One handwritten document from the Chiquita Papers recounts a conversation with a Colombian army general—not named in the document, but whose description closely matches Del Río—who had “personally” helped Chiquita with “security” and “information that prevented kidnaps.”  Just a few months after Del Río’s forced retirement, the former general was evidently trying to continue his role as middleman between the company and his allies in the AUC.

Political Connections

The Chiquita Papers also reveal some of the company’s most important political connections during this period.  One of Del Río’s staunchest defenders is former president Álvaro Uribe, who, as governor of Antioquia in the mid-1990s, was an enthusiastic backer of the Convivir groups used to funnel money to the AUC.  A 1995 memo indicates that both Uribe and another politician, Alfonso Nuñez, received substantial donations from another of Chiquita’s Colombian subsidiaries, Compañía Frutera de Sevilla.

For Chiquita, these payoffs to politicians, paramilitaries, and military officers were the “cost of doing business in Colombia,” but it remains to be seen what the true price tag will ultimately be.  The paltry $25 million fine Chiquita paid to settle the Justice Department’s criminal investigation may seem a small amount of money to pay for knowingly financing a foreign terrorist group, but the company now also faces as much as a billion dollars in damages in civil suits brought by victims of guerrilla and AUC violence.

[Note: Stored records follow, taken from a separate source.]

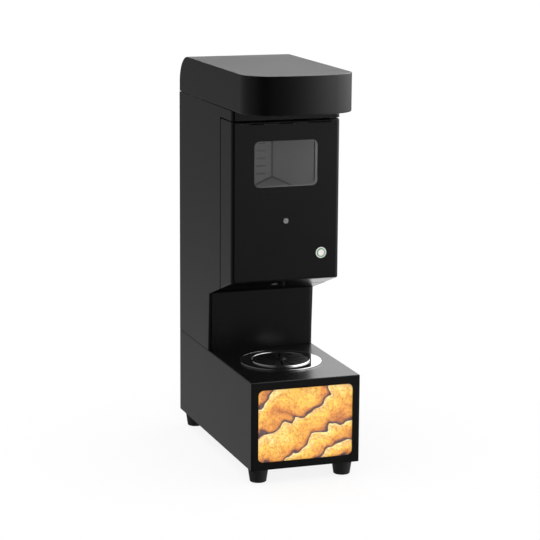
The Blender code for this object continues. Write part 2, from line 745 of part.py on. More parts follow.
def mains_inlet():
    z = FOOT_HEIGHT + INLET_CENTRE_HEIGHT
    seat_y = REAR_PANEL_Y + SHEET + TOUCH_GAP
    mouth_y = seat_y + INLET_FLANGE_THICKNESS
    centre = (INLET_CENTRE_X, z)
    flange = rounded_rectangle(INLET_FLANGE_WIDTH / 2, INLET_FLANGE_HEIGHT / 2, INLET_RADIUS, centre)
    item = add_part("mains_inlet", plate([flange], "XZ", seat_y, mouth_y), "black_plastic")
    body = box((INLET_CENTRE_X - INLET_BODY_WIDTH / 2, mouth_y - INLET_BODY_DEPTH, z - INLET_BODY_HEIGHT / 2),
               (INLET_CENTRE_X + INLET_BODY_WIDTH / 2, mouth_y - INLET_FLANGE_THICKNESS / 2,
                z + INLET_BODY_HEIGHT / 2))
    unite(item, body, "body")
    floor_y = mouth_y - INLET_RECESS_DEPTH
    recess = rounded_rectangle(INLET_RECESS_WIDTH / 2, INLET_RECESS_HEIGHT / 2, INLET_RADIUS, centre)
    cut(item, plate([recess], "XZ", floor_y, mouth_y + CUT_OVERRUN), "recess")
    for name, column, rise in (("neutral", -1, -1), ("earth", 0, 1), ("live", 1, -1)):
        x = INLET_CENTRE_X + column * INLET_PIN_PITCH
        pin_z = z + rise * INLET_PIN_RISE
        pin = box((x - INLET_PIN_SIZE[0] / 2, floor_y + TOUCH_GAP, pin_z - INLET_PIN_SIZE[1] / 2),
                  (x + INLET_PIN_SIZE[0] / 2, mouth_y - INLET_PIN_MOUTH_GAP, pin_z + INLET_PIN_SIZE[1] / 2))
        add_part("inlet_pin_" + name, pin, "brass")


def power_switch():
    z = FOOT_HEIGHT + INLET_CENTRE_HEIGHT
    seat_y = REAR_PANEL_Y + SHEET + TOUCH_GAP
    face_y = seat_y + INLET_FLANGE_THICKNESS
    flange = rounded_rectangle(SWITCH_FLANGE_WIDTH / 2, SWITCH_FLANGE_HEIGHT / 2, INLET_RADIUS,
                               (SWITCH_CENTRE_X, z))
    frame = add_part("power_switch_frame", plate([flange], "XZ", seat_y, face_y), "black_plastic")
    body = box((SWITCH_CENTRE_X - SWITCH_BODY_WIDTH / 2, face_y - SWITCH_BODY_DEPTH,
                z - SWITCH_BODY_HEIGHT / 2),
               (SWITCH_CENTRE_X + SWITCH_BODY_WIDTH / 2, face_y - INLET_FLANGE_THICKNESS / 2,
                z + SWITCH_BODY_HEIGHT / 2))
    unite(frame, body, "body")
    half_u = ROCKER_WIDTH / 2 + TOUCH_GAP
    half_v = ROCKER_LENGTH / 2 + ROCKER_END_GAP
    pocket = box((SWITCH_CENTRE_X - half_u, face_y - SWITCH_POCKET_DEPTH, z - half_v),
                 (SWITCH_CENTRE_X + half_u, face_y + CUT_OVERRUN, z + half_v))
    cut(frame, pocket, "pocket")
    outline = [(-ROCKER_DEPTH, -ROCKER_LENGTH / 2), (-ROCKER_DEPTH, ROCKER_LENGTH / 2),
               (ROCKER_END_RISE, ROCKER_LENGTH / 2), (ROCKER_MIDDLE_RISE, 0),
               (ROCKER_END_RISE, -ROCKER_LENGTH / 2)]
    shape = plate([outline], "YZ", -ROCKER_WIDTH / 2, ROCKER_WIDTH / 2)
    place = Vector((SWITCH_CENTRE_X, face_y - ROCKER_PIVOT_DEPTH, z))
    tilt = Matrix.Rotation(math.radians(-ROCKER_TILT_DEG), 4, "X")
    bmesh.ops.transform(shape, matrix=Matrix.Translation(place) @ tilt, verts=shape.verts)
    rocker = add_part("power_switch_rocker", shape, "black_plastic")
    ride(rocker, new_pivot("rocker_pivot", place))


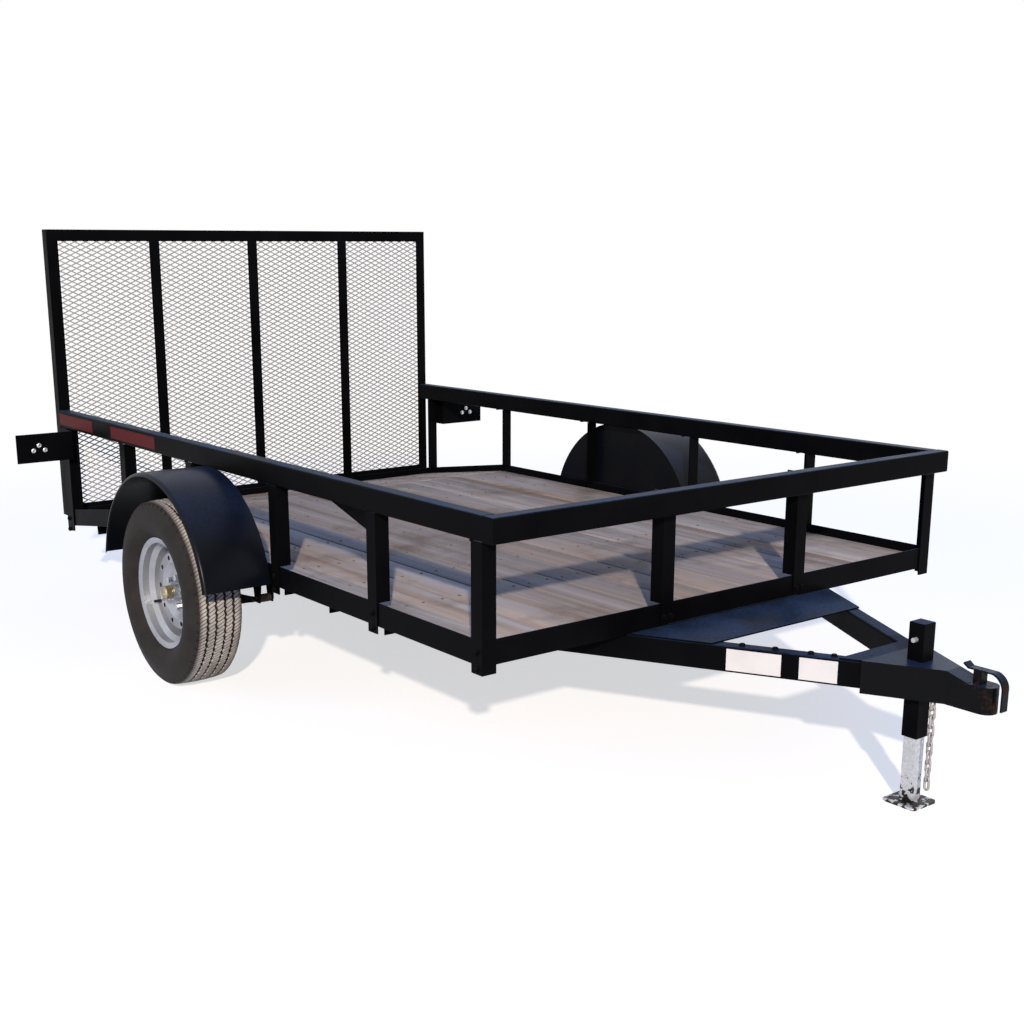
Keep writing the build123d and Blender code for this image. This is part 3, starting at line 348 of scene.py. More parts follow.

More to the point, there simply is no way to calculate the value of the thousands of lives lost to paramilitary and guerrilla violence financed by the company over some 15 years of operations in Urabá and Santa Marta. 

The Chiquita Papers should be a wake-up call for companies eager for an opportunity to set up shop in Colombia’s always-uncertain security landscape, and a reminder that free trade does not come without a price.

Michael Evans is a senior analyst with the National Security Archive.